The entries below are to be repeated exactly as they stand.

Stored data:
|---|
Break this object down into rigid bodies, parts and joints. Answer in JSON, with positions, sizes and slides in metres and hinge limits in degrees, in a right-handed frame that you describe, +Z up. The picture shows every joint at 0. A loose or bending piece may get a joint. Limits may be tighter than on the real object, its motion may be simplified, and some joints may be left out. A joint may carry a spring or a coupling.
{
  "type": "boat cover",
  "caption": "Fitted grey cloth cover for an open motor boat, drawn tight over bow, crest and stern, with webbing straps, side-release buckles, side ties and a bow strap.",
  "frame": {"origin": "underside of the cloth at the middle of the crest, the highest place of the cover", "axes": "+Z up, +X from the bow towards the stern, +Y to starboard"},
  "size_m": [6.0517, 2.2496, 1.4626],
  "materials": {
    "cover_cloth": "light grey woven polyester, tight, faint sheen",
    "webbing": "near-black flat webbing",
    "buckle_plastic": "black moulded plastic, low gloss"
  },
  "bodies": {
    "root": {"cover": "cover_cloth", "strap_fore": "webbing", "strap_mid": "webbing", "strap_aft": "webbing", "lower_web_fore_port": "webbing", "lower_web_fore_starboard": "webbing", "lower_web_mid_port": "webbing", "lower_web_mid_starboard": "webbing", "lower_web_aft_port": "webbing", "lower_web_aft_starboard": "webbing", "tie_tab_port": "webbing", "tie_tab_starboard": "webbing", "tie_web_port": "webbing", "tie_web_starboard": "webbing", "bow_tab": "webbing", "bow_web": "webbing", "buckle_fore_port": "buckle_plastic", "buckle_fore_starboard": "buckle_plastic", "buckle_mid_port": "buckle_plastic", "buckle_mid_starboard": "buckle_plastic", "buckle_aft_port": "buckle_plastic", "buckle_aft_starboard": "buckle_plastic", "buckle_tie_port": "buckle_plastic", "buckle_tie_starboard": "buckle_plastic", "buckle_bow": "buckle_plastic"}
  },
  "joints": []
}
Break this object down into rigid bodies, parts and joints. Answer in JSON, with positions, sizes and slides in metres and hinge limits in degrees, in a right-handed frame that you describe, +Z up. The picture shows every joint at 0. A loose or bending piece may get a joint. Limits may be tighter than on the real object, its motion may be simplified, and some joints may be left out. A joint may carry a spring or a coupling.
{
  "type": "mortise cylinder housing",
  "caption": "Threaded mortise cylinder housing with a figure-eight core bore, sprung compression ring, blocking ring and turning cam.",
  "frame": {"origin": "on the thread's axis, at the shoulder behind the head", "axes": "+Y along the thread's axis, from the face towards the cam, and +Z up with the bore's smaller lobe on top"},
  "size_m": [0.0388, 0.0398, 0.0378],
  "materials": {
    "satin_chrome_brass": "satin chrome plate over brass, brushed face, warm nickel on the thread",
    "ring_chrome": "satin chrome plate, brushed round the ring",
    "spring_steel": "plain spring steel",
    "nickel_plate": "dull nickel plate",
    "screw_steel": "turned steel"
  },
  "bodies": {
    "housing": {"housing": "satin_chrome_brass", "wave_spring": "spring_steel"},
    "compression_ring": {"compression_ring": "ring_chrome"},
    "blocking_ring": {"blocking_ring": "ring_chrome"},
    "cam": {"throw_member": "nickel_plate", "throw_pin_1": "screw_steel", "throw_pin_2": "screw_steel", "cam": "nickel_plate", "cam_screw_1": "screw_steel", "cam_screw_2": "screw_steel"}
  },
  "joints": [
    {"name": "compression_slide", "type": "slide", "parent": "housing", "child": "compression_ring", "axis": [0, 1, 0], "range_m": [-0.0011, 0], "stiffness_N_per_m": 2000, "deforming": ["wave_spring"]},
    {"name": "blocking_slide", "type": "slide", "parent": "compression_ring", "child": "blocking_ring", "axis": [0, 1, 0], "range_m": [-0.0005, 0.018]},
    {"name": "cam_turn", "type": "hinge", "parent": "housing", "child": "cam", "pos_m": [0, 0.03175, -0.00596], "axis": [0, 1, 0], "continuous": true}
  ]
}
|---|
COMPLETE OUTPUT:
Break this object down into rigid bodies, parts and joints. Answer in JSON, with positions, sizes and slides in metres and hinge limits in degrees, in a right-handed frame that you describe, +Z up. The picture shows every joint at 0. A loose or bending piece may get a joint. Limits may be tighter than on the real object, its motion may be simplified, and some joints may be left out. A joint may carry a spring or a coupling.
{
  "type": "boat cover",
  "caption": "Fitted grey cloth cover for an open motor boat, drawn tight over bow, crest and stern, with webbing straps, side-release buckles, side ties and a bow strap.",
  "frame": {"origin": "underside of the cloth at the middle of the crest, the highest place of the cover", "axes": "+Z up, +X from the bow towards the stern, +Y to starboard"},
  "size_m": [6.0517, 2.2496, 1.4626],
  "materials": {
    "cover_cloth": "light grey woven polyester, tight, faint sheen",
    "webbing": "near-black flat webbing",
    "buckle_plastic": "black moulded plastic, low gloss"
  },
  "bodies": {
    "root": {"cover": "cover_cloth", "strap_fore": "webbing", "strap_mid": "webbing", "strap_aft": "webbing", "lower_web_fore_port": "webbing", "lower_web_fore_starboard": "webbing", "lower_web_mid_port": "webbing", "lower_web_mid_starboard": "webbing", "lower_web_aft_port": "webbing", "lower_web_aft_starboard": "webbing", "tie_tab_port": "webbing", "tie_tab_starboard": "webbing", "tie_web_port": "webbing", "tie_web_starboard": "webbing", "bow_tab": "webbing", "bow_web": "webbing", "buckle_fore_port": "buckle_plastic", "buckle_fore_starboard": "buckle_plastic", "buckle_mid_port": "buckle_plastic", "buckle_mid_starboard": "buckle_plastic", "buckle_aft_port": "buckle_plastic", "buckle_aft_starboard": "buckle_plastic", "buckle_tie_port": "buckle_plastic", "buckle_tie_starboard": "buckle_plastic", "buckle_bow": "buckle_plastic"}
  },
  "joints": []
}
Break this object down into rigid bodies, parts and joints. Answer in JSON, with positions, sizes and slides in metres and hinge limits in degrees, in a right-handed frame that you describe, +Z up. The picture shows every joint at 0. A loose or bending piece may get a joint. Limits may be tighter than on the real object, its motion may be simplified, and some joints may be left out. A joint may carry a spring or a coupling.
{
  "type": "mortise cylinder housing",
  "caption": "Threaded mortise cylinder housing with a figure-eight core bore, sprung compression ring, blocking ring and turning cam.",
  "frame": {"origin": "on the thread's axis, at the shoulder behind the head", "axes": "+Y along the thread's axis, from the face towards the cam, and +Z up with the bore's smaller lobe on top"},
  "size_m": [0.0388, 0.0398, 0.0378],
  "materials": {
    "satin_chrome_brass": "satin chrome plate over brass, brushed face, warm nickel on the thread",
    "ring_chrome": "satin chrome plate, brushed round the ring",
    "spring_steel": "plain spring steel",
    "nickel_plate": "dull nickel plate",
    "screw_steel": "turned steel"
  },
  "bodies": {
    "housing": {"housing": "satin_chrome_brass", "wave_spring": "spring_steel"},
    "compression_ring": {"compression_ring": "ring_chrome"},
    "blocking_ring": {"blocking_ring": "ring_chrome"},
    "cam": {"throw_member": "nickel_plate", "throw_pin_1": "screw_steel", "throw_pin_2": "screw_steel", "cam": "nickel_plate", "cam_screw_1": "screw_steel", "cam_screw_2": "screw_steel"}
  },
  "joints": [
    {"name": "compression_slide", "type": "slide", "parent": "housing", "child": "compression_ring", "axis": [0, 1, 0], "range_m": [-0.0011, 0], "stiffness_N_per_m": 2000, "deforming": ["wave_spring"]},
    {"name": "blocking_slide", "type": "slide", "parent": "compression_ring", "child": "blocking_ring", "axis": [0, 1, 0], "range_m": [-0.0005, 0.018]},
    {"name": "cam_turn", "type": "hinge", "parent": "housing", "child": "cam", "pos_m": [0, 0.03175, -0.00596], "axis": [0, 1, 0], "continuous": true}
  ]
}